Меня словно громом ошеломило. Выходит, что я совсем не то сделал, что надо было, и сам свое счастье прозевал! Но я недолго думал, схватил деньги и побежал за юношей. «Вот ваши деньги, возьмите их, оставьте мне плащ, я не могу отдать его». Сначала тот принял все за шутку, но, потом, когда я стал настаивать, он рассердился, выругал меня и ударил. Во время свалки мне удалось сорвать с него плащ и я хотел уже бежать с ним, когда тот позвал на помощь полицию и потащил меня к суду. Судья был крайне удивлен жалобою и присудил плащ моему сопернику. Я стал предлагать юноше двадцать, пятьдесят, восемь-десять, наконец, сто Цехинов сверх двухсот, только бы он отдал плащ. Где бессильны оказались мои просьбы, там подействовало золото. Он взял мои цехины, а я с торжеством унес плащ и поневоле прослыл сумасшедшим в глазах у всех. Но мнение людей было мне довольно безразлично; я знал, что не прогадаю.
С нетерпением дождался я ночи.

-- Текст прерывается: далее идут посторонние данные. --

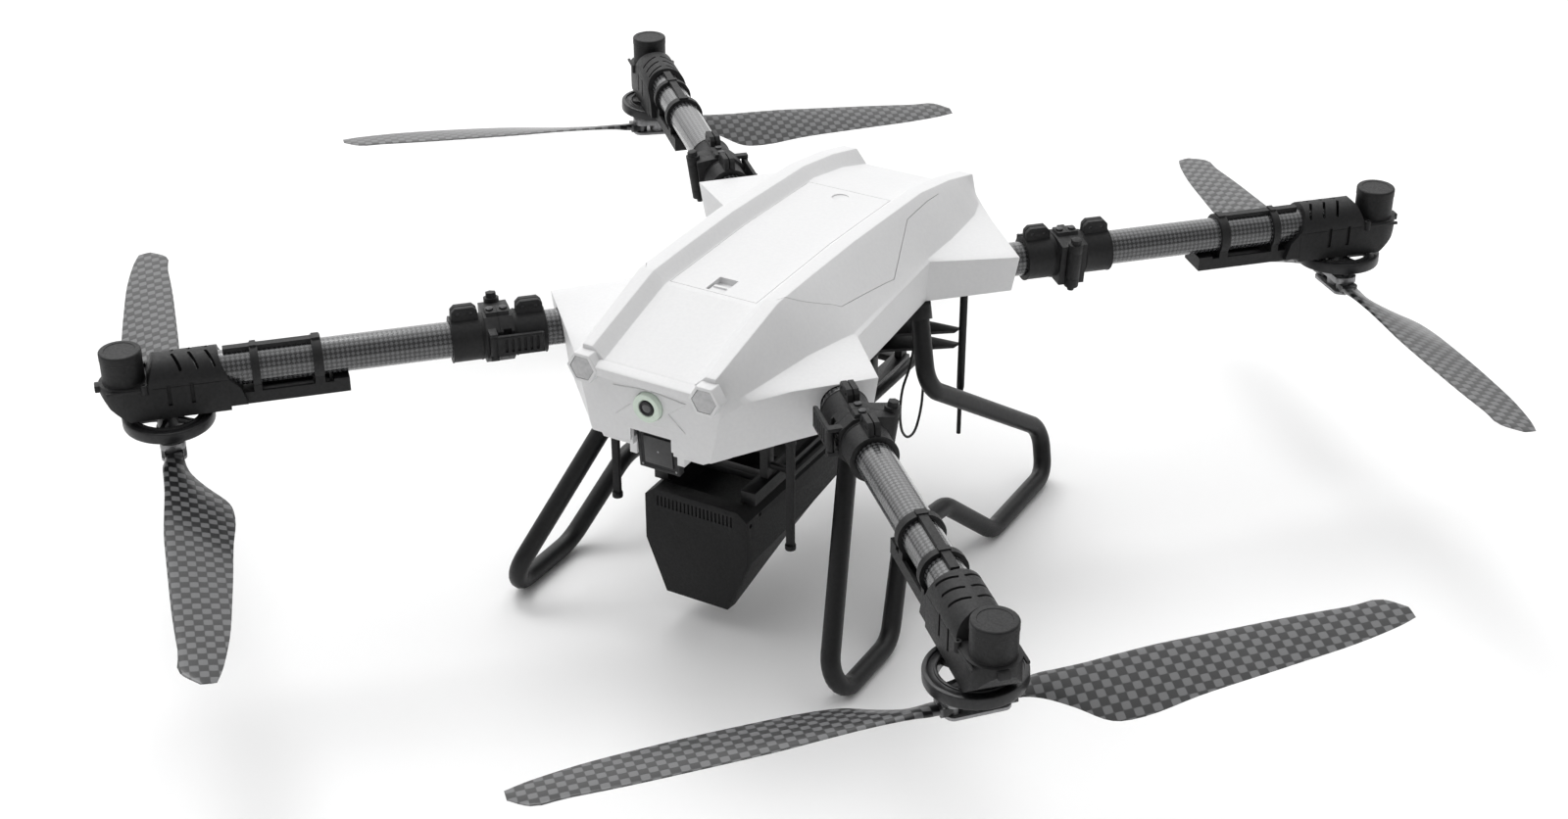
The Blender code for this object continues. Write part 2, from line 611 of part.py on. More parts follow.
def build_shells(looks):
    outside = hull(0.0, 0.0)
    inside = hull(SKIN, 0.02)
    arches = []
    for corner, centre, azimuth, hand in ARMS:
        frame = arm_matrix(centre, azimuth, hand)
        arches.append(moved(rod((-0.470, 0, ARM_Z), (-0.380, 0, ARM_Z), TUBE_R + 0.0012, 28), frame))
        arches.append(moved(box((-0.470, -TUBE_R - 0.0012, 0.28), (-0.380, TUBE_R + 0.0012, ARM_Z)), frame))
    skin = cut(outside, inside)
    # the arches go through the outer walls only, so the cutters stop inside the cavity
    skin = cut(skin, *arches)
    nose_z = between(DECK_Z, HULL_STATIONS[0][0])
    lip_outline = [(-0.2925, nose_z), (-0.3030, 0.3618), (-0.3030, 0.3520), (-0.2925, 0.3490),
                   (-0.2880, 0.3490), (-0.2880, nose_z)]
    lip = prism(lip_outline, -0.0600, 0.0600, "X")
    star = prism(STAR, -0.2917, -0.2895, "Y")
    stubs = [prism(hexagon(side * LIGHT_X, LIGHT_Z, LIGHT_R), -0.3040, -0.2880, "Y") for side in (-1, 1)]
    pocket = [prism(hexagon(side * LIGHT_X, LIGHT_Z, LENS_R + 0.0004), -0.3050, -0.3005, "Y")
              for side in (-1, 1)]
    lens_hole = rod((0, -0.31, CAMERA_Z), (0, -0.28, CAMERA_Z), CAMERA_R + 0.0006, 32)
    skin = cut(union(skin, lip, star, *stubs), *pocket, lens_hole, nose_bay())
    cover_cut = prism(plan_outline(CANOPY_PLAN, SEAM / 2), 0.34, 0.43, "Z")
    cover_keep = prism(plan_outline(CANOPY_PLAN, -SEAM / 2), 0.33, 0.44, "Z")
    main_shell = cut(skin.copy(), cover_cut)
    cover = common(skin, cover_keep)
    opening = box((-HATCH_HALF_WIDTH, HATCH_FRONT_Y, 0.36), (HATCH_HALF_WIDTH, HATCH_REAR_Y, 0.45))
    lid = box((-HATCH_HALF_WIDTH + SEAM, HATCH_FRONT_Y + SEAM, 0.37),
              (HATCH_HALF_WIDTH - SEAM, HATCH_REAR_Y - SEAM, 0.44))
    hatch = common(cover.copy(), lid)
    canopy = cut(cover, opening)
    latch_well = box((-0.0115, -0.1560, 0.3900), (0.0115, -0.1250, 0.4300))
    recess = rod((0.0, 0.128, 0.3975), (0.0, 0.128, 0.4200), 0.010, 20)
    walls = box((-0.0145, -0.1590, 0.3924), (0.0145, -0.1210, 0.4002))
    well = cut(walls, box((-0.0115, -0.1560, LATCH_FLOOR_Z), (0.0115, -0.1250, 0.43)))
    hatch = union(cut(hatch, latch_well, recess), well)
    add("main_shell", main_shell, looks["white"])
    add("canopy", canopy, looks["white"])
    add("top_hatch", hatch, looks["white"], (0.0, HATCH_REAR_Y, between(DECK_Z, HATCH_REAR_Y)))
    slider = box((-0.0100, -0.1530, LATCH_FLOOR_Z + 0.0005), (0.0100, -0.1380, LATCH_FLOOR_Z + 0.0045))
    grip = box((-0.0080, -0.1460, LATCH_FLOOR_Z + 0.0040), (0.0080, -0.1435, LATCH_FLOOR_Z + 0.0065))
    add("hatch_latch", union(slider, grip), looks["white"], (0.0, -0.1455, LATCH_FLOOR_Z + 0.0025))
    for side, name in ((1, "marker_light_left"), (-1, "marker_light_right")):
        lens = prism(hexagon(side * LIGHT_X, LIGHT_Z, LENS_R), -0.3036, -0.3010, "Y")
        add(name, lens, looks["lens"])


def build_belly(looks):
    """Lower white hull under the nose, open at the top, closed by the frame above it."""
    rows = []
    for y, half_low, half_high, low in ((-0.2865, 0.0620, 0.0690, 0.2700), (-0.2600, 0.0760, 0.0930, 0.2690),
                                       (-0.2200, 0.0860, 0.1080, 0.2740), (-0.1500, 0.0800, 0.1040, 0.2860)):
        rows.append([(-half_low, y, low), (half_low, y, low), (half_high, y, low + 0.0120),
                     (half_high * 0.99, y, 0.3010), (-half_high * 0.99, y, 0.3010),
                     (-half_high, y, low + 0.0120)])
    solid = loft(rows)
    hollow_plan = [(-0.058, -0.283), (0.058, -0.283), (0.088, -0.220), (0.082, -0.153),
                   (-0.082, -0.153), (-0.088, -0.220)]
    hollow = prism(hollow_plan, 0.2780, 0.32, "Z")
    holes = [rod((side * 0.1125, -0.19, 0.26), (side * 0.1125, -0.19, 0.31), 0.0068, 16) for side in (-1, 1)]
    tabs = [box((side * 0.029 - 0.005, -0.2790, 0.2550), (side * 0.029 + 0.005, -0.2660, 0.2800))
            for side in (-1, 1)]
    add("belly_shell", cut(union(solid, *tabs), hollow, *holes, nose_bay()), looks["white"])


RADAR_SIDE = 0.0500
RADAR_Y = -0.2720
RADAR_Z = 0.2635
RADAR_TILT = math.radians(5.6)
BAY_REAR_Y = -0.2640
BAY_TOP_Z = 0.2920


def nose_bay():
    """Room for the radar panel under the nose."""
    half = RADAR_SIDE / 2 + GAP
    return box((-half, -0.3000, 0.2300), (half, BAY_REAR_Y, BAY_TOP_Z))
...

К указанному времени, с плащом под рукою, я был на Ponte Vecchio. С последним ударом колокола появилась знакомая фигура. То был несомненно мой незнакомец. «У тебя плащ?» — спросил он. «У меня, господин, но он мне стоит чистых сто червонцев». — «Знаю», — сказал тот. — «Взгляни, вот тебе четыреста». Он подошел со мною к широким перилам моста и стал отсчитывать червонцы. Их было ровно четыреста; они так чудно блестели при лунном свете; блеск их веселил мое сердце. Ну, мог ли я подозревать, что это последняя радость в моей жизни! Я сунул деньги в карман и хотел поближе разглядеть щедрого незнакомца, но у него была маска на лице и из-под нее гневно сверкали темные глаза. «Благодарю вас за щедрость, — сказал я, — чем могу быть полезен? Только заранее оговариваюсь, что на нечестное не пойду». — «Напрасная забота», — отвечал он, набрасывая плащ; — «мне нужна помощь врача, но не для живого, а для мертвого».